A knowledge assembly is a logical system.  Knowledge assembly terminology, described by a logical conceptualization, is grounded in the more approachable and innately understandable terminology of the branch of logic which is part of the discipline of philosophy, rather than the technical jargon/terminology of computer science which is less approachable to business professionals. And to be clear, we are not working with "data"; we are working with "information" which is data in context. Using information, a skilled and experienced craftsperson can create knowledge which leads to insight which leads to wisdom. (Credit for the graphic below)


These global standard knowledge assemblies will be the basis for computational professional services. New tools such as the modern spreadsheets and modern business intelligence software will be used for working with information using machines that augment the skills of professional accountants much like a calculator augments ones ability to do math.

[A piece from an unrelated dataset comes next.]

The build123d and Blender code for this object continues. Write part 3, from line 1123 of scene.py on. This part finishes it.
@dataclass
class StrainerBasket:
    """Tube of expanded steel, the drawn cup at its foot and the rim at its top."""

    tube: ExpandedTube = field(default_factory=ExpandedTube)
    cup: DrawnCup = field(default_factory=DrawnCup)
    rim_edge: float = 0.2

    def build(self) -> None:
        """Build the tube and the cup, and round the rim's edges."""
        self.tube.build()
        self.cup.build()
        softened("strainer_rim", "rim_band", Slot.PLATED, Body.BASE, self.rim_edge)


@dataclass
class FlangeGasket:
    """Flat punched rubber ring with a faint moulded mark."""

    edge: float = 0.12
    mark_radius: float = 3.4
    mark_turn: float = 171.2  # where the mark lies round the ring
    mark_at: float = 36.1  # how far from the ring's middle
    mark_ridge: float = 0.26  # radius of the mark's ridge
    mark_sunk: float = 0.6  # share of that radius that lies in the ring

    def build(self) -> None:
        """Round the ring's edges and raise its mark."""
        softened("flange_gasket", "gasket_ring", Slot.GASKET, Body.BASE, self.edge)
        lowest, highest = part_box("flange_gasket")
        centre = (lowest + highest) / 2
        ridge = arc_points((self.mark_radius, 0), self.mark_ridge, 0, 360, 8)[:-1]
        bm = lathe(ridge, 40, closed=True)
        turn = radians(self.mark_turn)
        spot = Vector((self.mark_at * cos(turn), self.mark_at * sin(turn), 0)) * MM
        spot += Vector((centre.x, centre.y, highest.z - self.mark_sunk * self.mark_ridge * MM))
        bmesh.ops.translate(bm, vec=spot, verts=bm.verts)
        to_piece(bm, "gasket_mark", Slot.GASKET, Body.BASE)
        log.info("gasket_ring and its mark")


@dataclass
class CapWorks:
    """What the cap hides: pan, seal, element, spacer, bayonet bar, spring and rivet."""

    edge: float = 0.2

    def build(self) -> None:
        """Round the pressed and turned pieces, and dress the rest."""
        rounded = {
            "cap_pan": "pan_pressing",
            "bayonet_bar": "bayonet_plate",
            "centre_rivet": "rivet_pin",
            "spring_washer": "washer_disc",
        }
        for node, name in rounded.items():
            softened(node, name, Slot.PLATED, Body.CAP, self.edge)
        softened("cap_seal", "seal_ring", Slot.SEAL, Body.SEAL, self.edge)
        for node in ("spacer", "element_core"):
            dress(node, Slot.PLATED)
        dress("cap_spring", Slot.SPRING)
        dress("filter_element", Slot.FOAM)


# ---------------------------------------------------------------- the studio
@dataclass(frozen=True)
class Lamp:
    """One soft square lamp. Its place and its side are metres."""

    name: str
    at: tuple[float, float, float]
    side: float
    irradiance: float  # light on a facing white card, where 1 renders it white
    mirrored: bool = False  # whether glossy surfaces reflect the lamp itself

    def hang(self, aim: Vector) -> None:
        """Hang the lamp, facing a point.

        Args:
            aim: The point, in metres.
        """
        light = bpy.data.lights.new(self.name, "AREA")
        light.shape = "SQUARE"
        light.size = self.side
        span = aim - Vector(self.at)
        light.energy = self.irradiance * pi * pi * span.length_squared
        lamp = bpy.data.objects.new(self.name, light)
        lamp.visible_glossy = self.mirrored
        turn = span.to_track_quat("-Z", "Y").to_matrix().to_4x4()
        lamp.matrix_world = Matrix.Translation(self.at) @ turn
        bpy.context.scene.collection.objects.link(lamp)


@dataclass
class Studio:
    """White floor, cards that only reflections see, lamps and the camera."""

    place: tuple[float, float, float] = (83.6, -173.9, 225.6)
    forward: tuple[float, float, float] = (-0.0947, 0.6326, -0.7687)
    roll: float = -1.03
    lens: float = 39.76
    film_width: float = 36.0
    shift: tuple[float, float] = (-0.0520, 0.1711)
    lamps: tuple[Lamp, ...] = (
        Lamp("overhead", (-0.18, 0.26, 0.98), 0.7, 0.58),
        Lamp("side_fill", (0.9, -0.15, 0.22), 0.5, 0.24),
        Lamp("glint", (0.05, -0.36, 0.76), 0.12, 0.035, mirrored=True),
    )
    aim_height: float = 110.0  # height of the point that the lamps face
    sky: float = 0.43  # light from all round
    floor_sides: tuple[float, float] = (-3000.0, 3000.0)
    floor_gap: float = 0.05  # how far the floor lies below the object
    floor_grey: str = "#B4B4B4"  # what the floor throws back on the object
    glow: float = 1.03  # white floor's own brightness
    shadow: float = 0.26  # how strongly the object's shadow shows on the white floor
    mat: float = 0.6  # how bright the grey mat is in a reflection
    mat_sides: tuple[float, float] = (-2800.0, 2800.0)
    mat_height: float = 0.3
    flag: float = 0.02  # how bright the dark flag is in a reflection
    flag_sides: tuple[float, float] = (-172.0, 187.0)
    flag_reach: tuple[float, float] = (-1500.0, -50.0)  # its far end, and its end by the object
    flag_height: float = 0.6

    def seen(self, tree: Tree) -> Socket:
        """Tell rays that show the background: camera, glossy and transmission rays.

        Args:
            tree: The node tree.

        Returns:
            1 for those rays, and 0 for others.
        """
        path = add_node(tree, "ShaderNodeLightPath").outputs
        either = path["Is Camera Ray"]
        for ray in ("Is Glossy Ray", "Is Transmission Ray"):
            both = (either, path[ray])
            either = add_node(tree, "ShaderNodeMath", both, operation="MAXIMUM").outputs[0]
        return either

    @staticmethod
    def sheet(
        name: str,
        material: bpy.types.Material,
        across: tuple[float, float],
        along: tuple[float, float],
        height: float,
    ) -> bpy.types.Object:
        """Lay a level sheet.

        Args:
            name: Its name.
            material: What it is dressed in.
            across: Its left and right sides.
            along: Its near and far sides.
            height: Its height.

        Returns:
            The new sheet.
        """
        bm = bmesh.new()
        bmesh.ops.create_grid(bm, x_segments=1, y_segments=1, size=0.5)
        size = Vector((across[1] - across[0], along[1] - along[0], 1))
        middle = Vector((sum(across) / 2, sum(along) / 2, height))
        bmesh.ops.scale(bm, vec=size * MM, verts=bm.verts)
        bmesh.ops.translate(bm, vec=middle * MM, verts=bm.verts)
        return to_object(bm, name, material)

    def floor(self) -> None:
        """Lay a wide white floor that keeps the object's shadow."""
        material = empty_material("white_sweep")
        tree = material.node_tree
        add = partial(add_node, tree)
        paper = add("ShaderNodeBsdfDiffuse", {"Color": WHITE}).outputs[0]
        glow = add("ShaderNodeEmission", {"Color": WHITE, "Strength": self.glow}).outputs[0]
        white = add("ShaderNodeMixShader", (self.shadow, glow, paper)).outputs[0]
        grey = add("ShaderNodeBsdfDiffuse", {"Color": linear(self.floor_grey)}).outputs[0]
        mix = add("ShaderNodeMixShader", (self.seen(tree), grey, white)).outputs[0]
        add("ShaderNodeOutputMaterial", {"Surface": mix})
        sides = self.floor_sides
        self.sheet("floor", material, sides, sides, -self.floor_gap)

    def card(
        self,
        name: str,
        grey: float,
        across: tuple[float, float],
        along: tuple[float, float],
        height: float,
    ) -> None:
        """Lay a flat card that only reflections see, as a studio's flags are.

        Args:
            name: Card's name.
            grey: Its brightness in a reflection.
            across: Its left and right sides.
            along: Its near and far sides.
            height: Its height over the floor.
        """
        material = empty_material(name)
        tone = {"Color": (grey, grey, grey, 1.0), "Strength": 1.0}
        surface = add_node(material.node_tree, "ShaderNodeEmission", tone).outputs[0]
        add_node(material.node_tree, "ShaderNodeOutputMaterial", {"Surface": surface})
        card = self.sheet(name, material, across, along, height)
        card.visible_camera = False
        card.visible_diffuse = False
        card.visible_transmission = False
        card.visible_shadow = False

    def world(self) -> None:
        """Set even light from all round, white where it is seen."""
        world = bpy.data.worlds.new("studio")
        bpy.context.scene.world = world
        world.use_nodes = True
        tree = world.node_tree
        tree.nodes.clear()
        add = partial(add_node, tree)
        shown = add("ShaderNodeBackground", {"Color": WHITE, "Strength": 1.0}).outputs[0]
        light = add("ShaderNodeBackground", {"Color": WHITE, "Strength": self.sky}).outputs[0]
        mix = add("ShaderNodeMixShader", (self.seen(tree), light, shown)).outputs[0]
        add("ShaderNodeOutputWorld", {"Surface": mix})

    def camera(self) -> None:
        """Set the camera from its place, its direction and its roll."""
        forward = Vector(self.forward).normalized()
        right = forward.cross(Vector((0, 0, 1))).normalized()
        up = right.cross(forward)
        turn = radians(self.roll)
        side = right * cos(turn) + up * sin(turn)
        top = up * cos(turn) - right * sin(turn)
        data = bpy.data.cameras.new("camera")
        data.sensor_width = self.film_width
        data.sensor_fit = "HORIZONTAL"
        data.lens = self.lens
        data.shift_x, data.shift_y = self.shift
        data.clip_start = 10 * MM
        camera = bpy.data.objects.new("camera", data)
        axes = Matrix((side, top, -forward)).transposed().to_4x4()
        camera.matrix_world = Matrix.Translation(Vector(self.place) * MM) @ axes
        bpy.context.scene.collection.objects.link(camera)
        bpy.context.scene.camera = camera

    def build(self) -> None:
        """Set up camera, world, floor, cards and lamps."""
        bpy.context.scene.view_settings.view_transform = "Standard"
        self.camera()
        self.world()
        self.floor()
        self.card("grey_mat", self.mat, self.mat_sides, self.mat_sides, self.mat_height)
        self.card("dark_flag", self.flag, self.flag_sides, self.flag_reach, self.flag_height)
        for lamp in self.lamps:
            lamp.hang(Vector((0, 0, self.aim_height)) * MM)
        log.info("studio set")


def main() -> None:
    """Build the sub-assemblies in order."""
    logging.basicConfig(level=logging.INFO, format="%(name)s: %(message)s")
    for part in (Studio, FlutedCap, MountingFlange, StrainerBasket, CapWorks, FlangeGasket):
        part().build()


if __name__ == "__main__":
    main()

Explainable artificial intelligence (XAI) will power these new tools.

This explainable artificial intelligence will come in different forms.  A hybrid of different types of artificial intelligence will drive computational professional services.  There is no "one-size-fits-all" artificial intelligence that will magically solve all problems.  The right type of artificial intelligence approach will be used for the job.  These knowledge assemblies will be created by skilled and experienced professionals that weave together these knowledge assemblies.  These rule-based knowledge assemblies (deductive reasoning) will be the basis for or the "training data" for enabling machine learning (inductive reasoning, abductive reasoning).

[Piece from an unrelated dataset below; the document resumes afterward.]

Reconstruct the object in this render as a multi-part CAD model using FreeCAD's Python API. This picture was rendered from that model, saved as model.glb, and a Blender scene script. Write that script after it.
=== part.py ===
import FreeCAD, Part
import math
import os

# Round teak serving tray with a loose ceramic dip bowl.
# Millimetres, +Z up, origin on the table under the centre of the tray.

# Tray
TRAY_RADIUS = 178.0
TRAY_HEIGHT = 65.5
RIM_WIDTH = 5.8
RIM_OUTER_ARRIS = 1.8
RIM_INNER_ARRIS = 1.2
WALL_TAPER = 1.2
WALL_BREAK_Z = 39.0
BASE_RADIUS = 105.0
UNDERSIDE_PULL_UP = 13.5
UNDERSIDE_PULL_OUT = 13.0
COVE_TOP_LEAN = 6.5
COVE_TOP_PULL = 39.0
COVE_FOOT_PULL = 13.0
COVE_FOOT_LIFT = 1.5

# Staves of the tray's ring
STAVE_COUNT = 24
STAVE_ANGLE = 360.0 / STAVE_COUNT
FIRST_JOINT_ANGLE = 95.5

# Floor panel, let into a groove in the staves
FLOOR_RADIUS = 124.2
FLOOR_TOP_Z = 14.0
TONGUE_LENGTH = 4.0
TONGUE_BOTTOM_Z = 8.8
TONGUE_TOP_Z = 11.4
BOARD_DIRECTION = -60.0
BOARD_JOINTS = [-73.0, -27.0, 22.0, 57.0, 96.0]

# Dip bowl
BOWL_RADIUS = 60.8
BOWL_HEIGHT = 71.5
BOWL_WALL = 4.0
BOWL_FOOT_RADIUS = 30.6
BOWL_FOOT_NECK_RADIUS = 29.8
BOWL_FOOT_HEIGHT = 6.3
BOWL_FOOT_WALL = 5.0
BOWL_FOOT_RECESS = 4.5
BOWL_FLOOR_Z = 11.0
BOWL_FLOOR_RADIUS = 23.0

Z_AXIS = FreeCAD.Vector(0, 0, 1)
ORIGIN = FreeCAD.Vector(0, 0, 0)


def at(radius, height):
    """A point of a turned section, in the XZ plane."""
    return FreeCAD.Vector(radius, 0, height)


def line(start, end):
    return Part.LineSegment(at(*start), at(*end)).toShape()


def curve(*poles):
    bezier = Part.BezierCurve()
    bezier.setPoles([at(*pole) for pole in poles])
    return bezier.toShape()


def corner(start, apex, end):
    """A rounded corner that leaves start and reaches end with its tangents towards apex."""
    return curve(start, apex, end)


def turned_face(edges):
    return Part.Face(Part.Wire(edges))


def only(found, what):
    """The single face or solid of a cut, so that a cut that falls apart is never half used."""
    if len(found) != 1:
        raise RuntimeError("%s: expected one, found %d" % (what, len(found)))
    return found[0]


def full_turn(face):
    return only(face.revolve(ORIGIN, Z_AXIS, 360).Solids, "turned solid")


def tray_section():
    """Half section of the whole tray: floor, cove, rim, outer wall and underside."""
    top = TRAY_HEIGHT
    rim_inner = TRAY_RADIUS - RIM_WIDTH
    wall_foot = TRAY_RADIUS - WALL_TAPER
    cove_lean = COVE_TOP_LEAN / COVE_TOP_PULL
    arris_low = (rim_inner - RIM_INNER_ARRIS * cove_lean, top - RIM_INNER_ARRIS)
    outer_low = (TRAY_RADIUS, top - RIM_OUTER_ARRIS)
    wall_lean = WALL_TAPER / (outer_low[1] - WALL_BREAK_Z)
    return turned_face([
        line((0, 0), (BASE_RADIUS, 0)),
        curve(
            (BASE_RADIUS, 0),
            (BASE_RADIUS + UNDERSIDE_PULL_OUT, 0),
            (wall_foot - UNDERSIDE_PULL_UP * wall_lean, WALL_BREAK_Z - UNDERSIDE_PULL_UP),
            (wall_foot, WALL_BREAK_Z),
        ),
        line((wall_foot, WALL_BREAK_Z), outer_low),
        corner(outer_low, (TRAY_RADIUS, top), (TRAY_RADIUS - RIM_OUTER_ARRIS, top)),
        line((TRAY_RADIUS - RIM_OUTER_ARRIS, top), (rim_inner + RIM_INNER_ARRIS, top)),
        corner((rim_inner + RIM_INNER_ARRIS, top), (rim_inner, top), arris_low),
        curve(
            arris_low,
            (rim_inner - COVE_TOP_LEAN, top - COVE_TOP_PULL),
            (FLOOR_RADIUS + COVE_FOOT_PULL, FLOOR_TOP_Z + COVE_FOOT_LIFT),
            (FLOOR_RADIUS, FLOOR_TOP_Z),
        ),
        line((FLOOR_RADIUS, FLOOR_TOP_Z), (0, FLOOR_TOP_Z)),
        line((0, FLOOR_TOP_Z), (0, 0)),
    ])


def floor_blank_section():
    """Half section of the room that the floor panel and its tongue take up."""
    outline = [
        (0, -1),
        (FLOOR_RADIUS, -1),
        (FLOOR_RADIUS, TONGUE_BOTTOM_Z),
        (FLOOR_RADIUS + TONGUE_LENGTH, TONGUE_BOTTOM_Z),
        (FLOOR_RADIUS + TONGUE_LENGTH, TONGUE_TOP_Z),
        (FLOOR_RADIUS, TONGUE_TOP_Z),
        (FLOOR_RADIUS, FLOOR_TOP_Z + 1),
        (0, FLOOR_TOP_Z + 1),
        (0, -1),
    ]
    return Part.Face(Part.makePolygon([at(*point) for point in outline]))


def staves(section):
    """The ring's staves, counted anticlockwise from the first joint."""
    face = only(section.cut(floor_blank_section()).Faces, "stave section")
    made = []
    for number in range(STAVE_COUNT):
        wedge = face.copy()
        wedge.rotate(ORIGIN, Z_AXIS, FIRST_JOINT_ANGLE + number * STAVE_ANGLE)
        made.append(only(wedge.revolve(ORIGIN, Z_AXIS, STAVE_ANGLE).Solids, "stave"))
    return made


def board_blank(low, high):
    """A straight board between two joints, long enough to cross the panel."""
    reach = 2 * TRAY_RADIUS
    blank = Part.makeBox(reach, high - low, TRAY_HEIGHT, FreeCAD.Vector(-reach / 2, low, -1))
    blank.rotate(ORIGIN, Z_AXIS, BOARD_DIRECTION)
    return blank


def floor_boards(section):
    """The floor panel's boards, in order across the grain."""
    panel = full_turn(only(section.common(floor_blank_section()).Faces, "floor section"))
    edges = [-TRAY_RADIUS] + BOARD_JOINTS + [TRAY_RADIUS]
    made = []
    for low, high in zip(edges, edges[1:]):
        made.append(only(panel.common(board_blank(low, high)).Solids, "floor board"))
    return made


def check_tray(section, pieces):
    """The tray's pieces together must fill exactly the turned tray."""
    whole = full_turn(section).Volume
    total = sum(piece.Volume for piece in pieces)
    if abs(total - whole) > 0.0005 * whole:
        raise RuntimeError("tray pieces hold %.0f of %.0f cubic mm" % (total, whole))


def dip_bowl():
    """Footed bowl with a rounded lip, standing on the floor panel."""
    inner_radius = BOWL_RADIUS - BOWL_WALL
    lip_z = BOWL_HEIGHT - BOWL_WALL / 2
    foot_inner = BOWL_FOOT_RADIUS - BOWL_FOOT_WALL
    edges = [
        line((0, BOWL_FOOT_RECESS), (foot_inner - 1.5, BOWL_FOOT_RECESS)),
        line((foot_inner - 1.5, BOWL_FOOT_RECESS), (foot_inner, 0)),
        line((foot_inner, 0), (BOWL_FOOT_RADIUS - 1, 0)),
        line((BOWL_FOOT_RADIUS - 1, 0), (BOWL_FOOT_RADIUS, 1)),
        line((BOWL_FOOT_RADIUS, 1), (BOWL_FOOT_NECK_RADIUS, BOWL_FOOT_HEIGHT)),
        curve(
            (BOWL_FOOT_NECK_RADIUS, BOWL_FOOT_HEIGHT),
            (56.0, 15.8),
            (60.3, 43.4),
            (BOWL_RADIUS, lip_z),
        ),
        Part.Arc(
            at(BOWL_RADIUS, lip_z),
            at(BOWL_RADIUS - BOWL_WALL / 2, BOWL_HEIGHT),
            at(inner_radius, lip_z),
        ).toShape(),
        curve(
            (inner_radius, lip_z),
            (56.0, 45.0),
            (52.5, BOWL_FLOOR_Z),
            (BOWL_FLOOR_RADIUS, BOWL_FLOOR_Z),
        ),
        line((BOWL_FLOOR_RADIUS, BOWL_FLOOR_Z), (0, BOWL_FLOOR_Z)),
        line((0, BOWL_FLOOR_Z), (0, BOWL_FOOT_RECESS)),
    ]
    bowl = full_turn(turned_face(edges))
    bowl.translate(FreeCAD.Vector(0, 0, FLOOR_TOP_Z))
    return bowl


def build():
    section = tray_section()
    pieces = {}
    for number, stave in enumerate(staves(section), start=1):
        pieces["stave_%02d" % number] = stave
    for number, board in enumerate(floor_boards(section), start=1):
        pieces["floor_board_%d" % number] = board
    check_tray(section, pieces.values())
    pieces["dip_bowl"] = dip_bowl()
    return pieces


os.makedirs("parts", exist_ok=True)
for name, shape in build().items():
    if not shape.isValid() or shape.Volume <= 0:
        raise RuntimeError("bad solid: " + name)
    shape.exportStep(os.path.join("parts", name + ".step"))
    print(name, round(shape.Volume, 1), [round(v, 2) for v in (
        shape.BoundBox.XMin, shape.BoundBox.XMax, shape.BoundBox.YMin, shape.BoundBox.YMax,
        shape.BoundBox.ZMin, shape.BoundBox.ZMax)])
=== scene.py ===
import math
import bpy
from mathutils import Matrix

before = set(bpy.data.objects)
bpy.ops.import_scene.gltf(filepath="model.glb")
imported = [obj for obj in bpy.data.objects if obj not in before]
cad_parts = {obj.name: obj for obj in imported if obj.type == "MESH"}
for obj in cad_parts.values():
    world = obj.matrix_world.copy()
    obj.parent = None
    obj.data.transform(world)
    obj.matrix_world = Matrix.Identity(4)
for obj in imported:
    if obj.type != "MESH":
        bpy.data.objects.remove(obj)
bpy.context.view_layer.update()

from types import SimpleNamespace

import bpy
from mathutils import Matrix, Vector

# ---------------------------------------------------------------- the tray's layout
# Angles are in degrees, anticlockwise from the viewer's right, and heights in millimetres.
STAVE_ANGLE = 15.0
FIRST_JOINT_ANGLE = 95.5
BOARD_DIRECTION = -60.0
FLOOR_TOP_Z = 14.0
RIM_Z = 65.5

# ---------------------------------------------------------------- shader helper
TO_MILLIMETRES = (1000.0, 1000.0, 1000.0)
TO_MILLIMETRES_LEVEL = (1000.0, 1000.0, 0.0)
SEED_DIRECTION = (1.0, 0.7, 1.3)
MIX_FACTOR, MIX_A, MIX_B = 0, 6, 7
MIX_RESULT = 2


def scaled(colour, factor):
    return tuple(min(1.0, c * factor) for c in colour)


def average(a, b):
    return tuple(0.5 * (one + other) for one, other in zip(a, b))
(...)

Make no mistake: weaving all this together elegantly into easy to use software that provides useful functionality that is approachable to business professionals is a not trivial task.  To make this work, the following is necessary:

  1. Logical model(s).
  2. Physical/technical syntax to exchange information and get things into and out of the database.
  3. Databases containing information (data plus context).
  4. Assertions, constraints, restrictions represented in machine-readable form stored in the database to enforce the logical model and keep quality high.
  5. Query/rules/semantics processing "logic engine" that understands the logical model (#1) and can read the database (#3) can read the rules (#4).
  6. GUI/UX that expose this functionality to business professionals on their terms. (See the worlds first software tool that achieves this; or experience this tool for yourself)
  7. APIs that drive the GUI/UX.

Bonus points for enhancing the above by leveraging digital distributed ledgers to provide for tamper proof audit trails, cryptography to create functionality such as Merkle proofs, and other necessary pieces that enable verifiability, trust, and proof.  More bonus points, perhaps, if some cryptocurrency is used to enable a value exchange mechanism within some sort of system.

All of the above will modernize the universal technology of accountability, making it more effective for the information age. New tools will be created for accounting and audit. Key to this is the effective management of semantic hygiene.